Slopes of seasonal and annual δD-δ18O lines of precipitation and ice cores and their climatological significance

The meteoric water line was one of the earliest described characteristics in hydrogen and oxygen isotopic variations of precipitation. However, spatial and temporal variations in this slope are less studied. The slope of the δD-δ18O relationship is coupled with how d-excess covaries with δD or δ18O, and thus provides an integrated tool to infer hydrologic processes from the evaporation source to the condensation site. We present a study of the δD-δ18O relationship on seasonal and annual timescales for event-based precipitation samples and samples from a 15-meter ice core (Owen) from Summit, Greenland.
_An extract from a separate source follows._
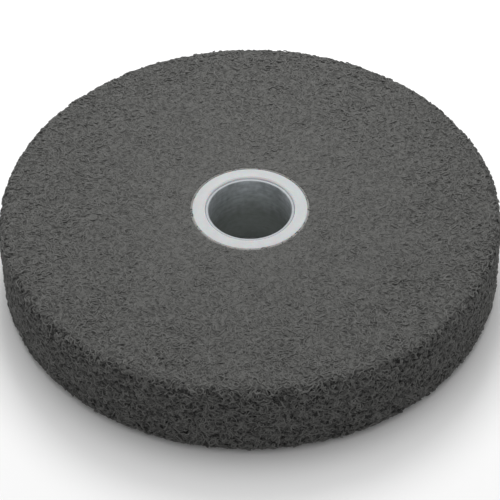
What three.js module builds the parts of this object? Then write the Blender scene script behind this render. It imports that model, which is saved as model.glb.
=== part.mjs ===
// Felt polishing wheel for a lapidary bench machine: plies of nylon-fibre felt pressed into one thick
// disc, bonded to a bush with a steel-lined bore. Millimetres. The wheel lies flat: its axis is +Z, and
// the origin is on the axis, midway between the two faces.
import * as THREE from 'three';

// ---- driving dimensions ----
const wheelDiameter = 152.4; // outside of the felt, a 6 inch wheel
const wheelWidth = 25.4; // face to face, 1 inch
const boreDiameter = 25.4; // slides over a 1 inch arbor
const plyCount = 8; // felt plies pressed together
const plyGap = 0.02; // resin skin between two plies
const edgeRadius = 2.8; // rounding left on both rims of the felt when the wheel is dressed

const sleeveWall = 0.95; // steel liner of the bore
const sleeveRecess = 0.5; // how far each end of the liner stops short of the wheel's face
const sleeveChamfer = 0.15;
const sleeveClearance = 0.05; // radial, between the liner and the bush

const bushWall = 4.0; // radial thickness of the bush
const bushChamfer = 0.25; // outer edges
const mouthChamfer = 0.4; // inner edges, which lead the arbor in
const grooveCount = 2; // grooves around the bush that key the adhesive
const grooveWidth = 2.0;
const grooveDepth = 0.6;

const glueThickness = 0.4; // adhesive between the bush and the felt
const glueClearance = 0.02; // on each side of the adhesive
const glueRecess = 0.05; // how far the adhesive stops short of the wheel's faces

const segments = 72; // flats around every ring; shared, so nested rings stay parallel
const edgeSteps = 5; // flats across one rounded rim

// ---- radii, from the bore outwards, and heights ----
const boreRadius = boreDiameter / 2;
const sleeveRadius = boreRadius + sleeveWall;
const bushBore = sleeveRadius + sleeveClearance;
const bushRadius = bushBore + bushWall;
const glueInner = bushRadius + glueClearance;
const glueOuter = glueInner + glueThickness;
const feltBore = glueOuter + glueClearance;
const wheelRadius = wheelDiameter / 2;

const halfWidth = wheelWidth / 2;
const plyThickness = (wheelWidth - (plyCount - 1) * plyGap) / plyCount;
const grooveDrop = Math.min(grooveDepth, bushWall / 3); // a groove never cuts through the bush
const grooveHeights = Array.from(
  { length: grooveCount },
  (_, i) => -halfWidth + (wheelWidth * (i + 1)) / (grooveCount + 1),
);

// ---- materials ----
const felt = new THREE.MeshStandardMaterial({ color: 0x5a5a58, roughness: 1.0, metalness: 0.0 });
const nylon = new THREE.MeshStandardMaterial({ color: 0xd2d5d6, roughness: 0.45, metalness: 0.0 });
const steel = new THREE.MeshStandardMaterial({ color: 0x6d7072, roughness: 0.4, metalness: 1.0 });
const epoxy = new THREE.MeshStandardMaterial({ color: 0x8d8a80, roughness: 0.3, metalness: 0.0 });

// A closed ring: the section [radius, height], listed anticlockwise, is spun around the wheel's axis.
function ring(name, section, material) {
  const outline = [...section, section[0]].map(([radius, height]) => new THREE.Vector2(radius, height));
  const geometry = new THREE.LatheGeometry(outline, segments);
  geometry.rotateX(Math.PI / 2);
  const mesh = new THREE.Mesh(geometry, material);
  mesh.name = name;
  return mesh;
}

// Points of a quarter-round corner, from angle `from` to `from` + 90 degrees around its centre.
function quarterRound(centreRadius, centreHeight, radius, from) {
  return Array.from({ length: edgeSteps + 1 }, (_, i) => {
    const angle = from + (i / edgeSteps) * (Math.PI / 2);
    return [centreRadius + radius * Math.cos(angle), centreHeight + radius * Math.sin(angle)];
  });
}

// One pressed ply. The first and last carry the rounded rims of the wheel.
function feltPly(index) {
  const low = -halfWidth + index * (plyThickness + plyGap);
  const high = low + plyThickness;
  const round = Math.min(edgeRadius, plyThickness * 0.9);
  const lowCorner = index === 0
    ? quarterRound(wheelRadius - round, low + round, round, -Math.PI / 2)
    : [[wheelRadius, low]];
  const highCorner = index === plyCount - 1
    ? quarterRound(wheelRadius - round, high - round, round, 0)
    : [[wheelRadius, high]];
  return ring(`web_ply_${index + 1}`, [[feltBore, low], ...lowCorner, ...highCorner, [feltBore, high]], felt);
}

// The bush, flush with both faces of the felt, with keying grooves around its outside.
function hubBush() {
  const c = bushChamfer;
  const m = mouthChamfer;
  const grooves = grooveHeights.flatMap((middle) => [
    [bushRadius, middle - grooveWidth / 2],
    [bushRadius - grooveDrop, middle - grooveWidth / 2],
    [bushRadius - grooveDrop, middle + grooveWidth / 2],
    [bushRadius, middle + grooveWidth / 2],
  ]);
  const section = [
    [bushBore, -halfWidth + m],
    [bushBore + m, -halfWidth],
    [bushRadius - c, -halfWidth],
    [bushRadius, -halfWidth + c],
    ...grooves,
    [bushRadius, halfWidth - c],
    [bushRadius - c, halfWidth],
    [bushBore + m, halfWidth],
    [bushBore, halfWidth - m],
  ];
  return ring('hub_bush', section, nylon);
}

// The steel liner pressed into the bush; the arbor runs through it.
function boreSleeve() {
  const c = sleeveChamfer;
  const end = halfWidth - sleeveRecess;
  const section = [
    [boreRadius, -end + c],
    [boreRadius + c, -end],
    [sleeveRadius - c, -end],
    [sleeveRadius, -end + c],
    [sleeveRadius, end - c],
    [sleeveRadius - c, end],
    [boreRadius + c, end],
    [boreRadius, end - c],
  ];
  return ring('bore_sleeve', section, steel);
}

// The cured adhesive between bush and felt, with a rib in each groove. It stops just below both faces.
function bushAdhesive() {
  const end = halfWidth - glueRecess;
  const ribWidth = grooveWidth - 2 * glueClearance;
  const ribs = [...grooveHeights].reverse().flatMap((middle) => [
    [glueInner, middle + ribWidth / 2],
    [glueInner - grooveDrop, middle + ribWidth / 2],
    [glueInner - grooveDrop, middle - ribWidth / 2],
    [glueInner, middle - ribWidth / 2],
  ]);
  const section = [[glueInner, -end], [glueOuter, -end], [glueOuter, end], [glueInner, end], ...ribs];
  return ring('bush_adhesive', section, epoxy);
}

// ---- the wheel ----
const web = new THREE.Group();
for (let index = 0; index < plyCount; index += 1) web.add(feltPly(index));

const hub = new THREE.Group();
hub.add(hubBush(), boreSleeve(), bushAdhesive());

const wheel = new THREE.Group();
wheel.add(web, hub);
export default wheel;
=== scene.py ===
from math import cos, pi, radians, sin

import bmesh
import bpy
import numpy as np
from mathutils import Euler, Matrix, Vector


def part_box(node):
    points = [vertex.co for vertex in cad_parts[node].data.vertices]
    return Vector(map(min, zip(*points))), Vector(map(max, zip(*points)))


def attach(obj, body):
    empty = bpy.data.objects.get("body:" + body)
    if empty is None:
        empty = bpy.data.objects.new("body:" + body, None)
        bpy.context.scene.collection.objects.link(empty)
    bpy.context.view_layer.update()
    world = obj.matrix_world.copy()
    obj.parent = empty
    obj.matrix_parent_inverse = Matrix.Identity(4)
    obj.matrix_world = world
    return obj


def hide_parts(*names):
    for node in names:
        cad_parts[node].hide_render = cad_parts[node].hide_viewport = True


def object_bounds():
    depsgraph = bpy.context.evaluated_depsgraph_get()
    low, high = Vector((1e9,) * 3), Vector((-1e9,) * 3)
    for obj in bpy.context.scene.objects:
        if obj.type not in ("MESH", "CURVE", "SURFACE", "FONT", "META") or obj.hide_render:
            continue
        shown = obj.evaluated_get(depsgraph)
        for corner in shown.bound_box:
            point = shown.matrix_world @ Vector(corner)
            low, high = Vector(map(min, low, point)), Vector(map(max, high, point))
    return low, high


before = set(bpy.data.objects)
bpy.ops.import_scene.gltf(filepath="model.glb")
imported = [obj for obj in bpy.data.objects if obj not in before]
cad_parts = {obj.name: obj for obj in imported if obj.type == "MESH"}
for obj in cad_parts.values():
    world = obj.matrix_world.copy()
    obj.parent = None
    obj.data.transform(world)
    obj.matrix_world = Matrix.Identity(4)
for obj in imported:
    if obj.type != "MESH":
        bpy.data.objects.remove(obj)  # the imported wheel: bodies, nodes, joints and record
cad_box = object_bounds()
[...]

Seasonally, precipitation δD-δ18O slopes are less than eight (summer = 7.71; winter = 7.77), while the annual slope is greater than eight (8.27). We suggest that intra-season slopes result from Rayleigh distillation, which, under prevailing Summit conditions, produces a slope less than eight. The summer line has a greater intercept (or higher d-excess) than the winter line. This separation causes the annual δD-δ18O slope to be greater than seasonal ones. Higher proportions of sublimated moisture cause larger separations, and thus higher annual slopes. We attribute high summer d-excess to the contribution of vapor sublimated from lower altitudes on the Greenland Ice Sheet, because this sublimated vapor has high d-excess values. Intra-seasonal distributions of precipitation amount also influence the annual δD-δ18O slope. We generate indices to quantify the sublimation proportion (SPI) and precipitation distribution (PDI), and find that annual slope measurements from the Owen ice core are statistically dependent on these indexes with the expected signs of sensitivity. Both sublimation and the annual precipitation distribution represent important characteristics of climate conditions, and we consider it a significant advance in our ability to interpret ice cores if their variations can be reconstructed.